So, you want to progress your career – but how? The truth is that there is no exact recipe for what you need to be doing.  The reality is that it is a mixture of things which pretty much all revolve around building relationships with others.

I’m going to share with you the four areas you need to focus on – these aren’t quick fixes or even easy to do but they are what’s needed to get the career you want.

Top tip: I find with many of my clients, progress comes from focusing on a few specific areas well rather than having a list of ideals and ending up doing none of them – behaviour change takes time.

Let’s look at the four areas to progress your career in turn

  1. Managing your boss better

It’s said that most people leave a boss not a job. This relationship is really key to your success. It affects you day-to-day in terms of how you work, the responsibilities you are given and your overall happiness at work too but also your future career prospects – your boss is usually involved in what roles you move to next.

 Practical tips:

  • Understand when your boss is at their best – if he/she is not a morning person then picking 9am to talk about a challenge isn’t a good idea.
  • Work out where he/she is coming from, what are his/her key pressures at this point at work and maybe even personally. There’s often a lot impacting someone’s behaviour that we either don’t know or fail to consider. For instance, if you have a new boss, perhaps they are having to overcome difficulties caused by the previous person, that you are unaware of.

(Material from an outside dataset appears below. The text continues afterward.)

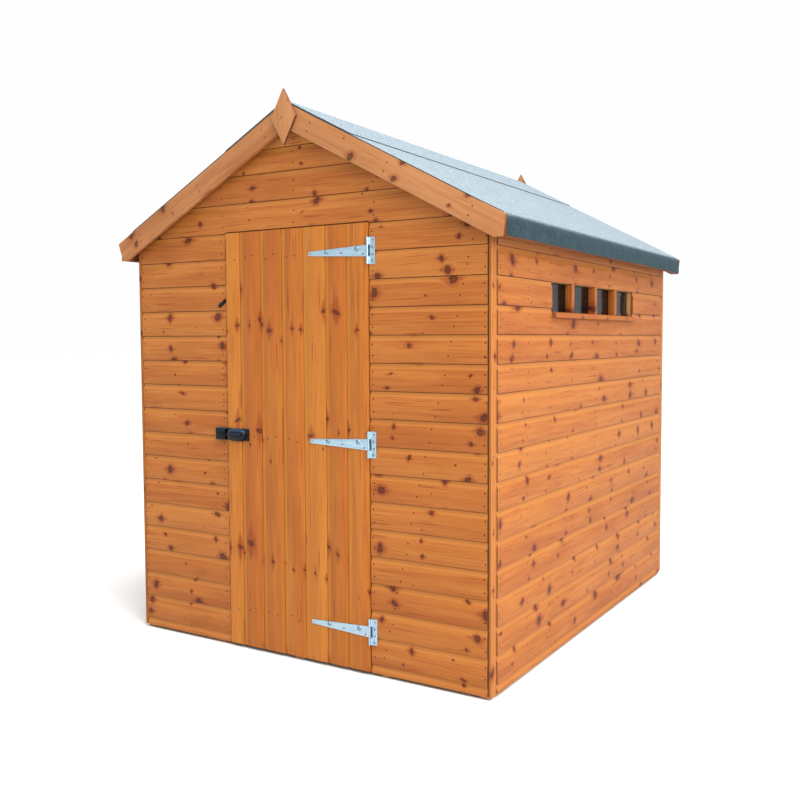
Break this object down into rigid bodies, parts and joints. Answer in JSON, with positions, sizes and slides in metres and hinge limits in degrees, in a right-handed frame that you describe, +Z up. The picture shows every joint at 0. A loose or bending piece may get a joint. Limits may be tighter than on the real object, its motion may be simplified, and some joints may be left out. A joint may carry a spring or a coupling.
{
  "type": "wooden garden shed",
  "caption": "Small timber garden shed with shiplap walls, an apex felt roof with barge boards and finials, a plank door on long strap hinges and a high slit window.",
  "frame": {"origin": "middle of the footprint at ground level", "axes": "+X towards the window wall, -Y towards the front with the door, +Y to the back, +Z up"},
  "size_m": [2.0146, 2.338, 2.405],
  "materials": {
    "timber": "sawn softwood framing and boards, dip stained light brown",
    "cladding": "planed softwood shiplap with dark knots, dip stained orange brown",
    "door_timber": "planed softwood matchboard with dark knots, dip stained orange brown",
    "glass": "clear sheet glass, dark from the unlit room behind it",
    "felt": "bitumen roofing felt faced with green-grey mineral chippings",
    "galvanised": "pressed steel, bright zinc galvanised",
    "black_lock": "black powder coat, half gloss"
  },
  "bodies": {
    "shed": {"floor_bearers": "timber", "floor_boards": "timber", "front_cladding_left": "cladding", "front_cladding_right": "cladding", "front_cladding_gable": "cladding", "front_studs": "timber", "front_rails": "timber", "back_cladding": "cladding", "back_studs": "timber", "back_rails": "timber", "gable_rafters": "timber", "left_cladding": "cladding", "left_studs": "timber", "left_rails": "timber", "right_cladding_low": "cladding", "right_cladding_high": "cladding", "right_cladding_ends": "cladding", "right_studs": "timber", "right_rails": "timber", "corner_trims": "cladding", "window_bars": "cladding", "window_glass": "glass", "window_sill": "cladding", "roof_boards_left": "timber", "roof_boards_right": "timber", "roof_purlins": "timber", "eaves_rails": "timber", "roof_felt_left": "felt", "roof_felt_right": "felt", "ridge_felt": "felt", "barge_board_front_left": "cladding", "barge_board_front_right": "cladding", "barge_board_back_left": "cladding", "barge_board_back_right": "cladding", "finial_front": "cladding", "finial_back": "cladding", "hinge_plates": "galvanised", "lock_keeper": "black_lock", "turn_bar": "black_lock"},
    "door": {"door_boards": "door_timber", "door_ledges": "timber", "door_braces": "timber", "hinge_straps": "galvanised", "lock_case": "black_lock"}
  },
  "joints": [
    {"name": "door_hinge", "type": "hinge", "parent": "shed", "child": "door", "pos_m": [0.38, -1.1205, 0.949], "axis": [0, 0, 1], "range_deg": [0, 160]}
  ]
}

Take some time now to sketch out some notes about when your boss is at their best and the pressures you know they are under – and the ones you suspect they are under. Consider how you can best use this information to approach your boss in a way and at a time that they will best respond to you.

  1. Strategic Relationship Management

Making time to know people around your organisation is essential to help you progress your career. Why?

First, in case you want to move to another part of the organisation they can help you identify potential opportunities and even suggest them to you.

Second, knowing others around the organisation who can support you when you want to progress.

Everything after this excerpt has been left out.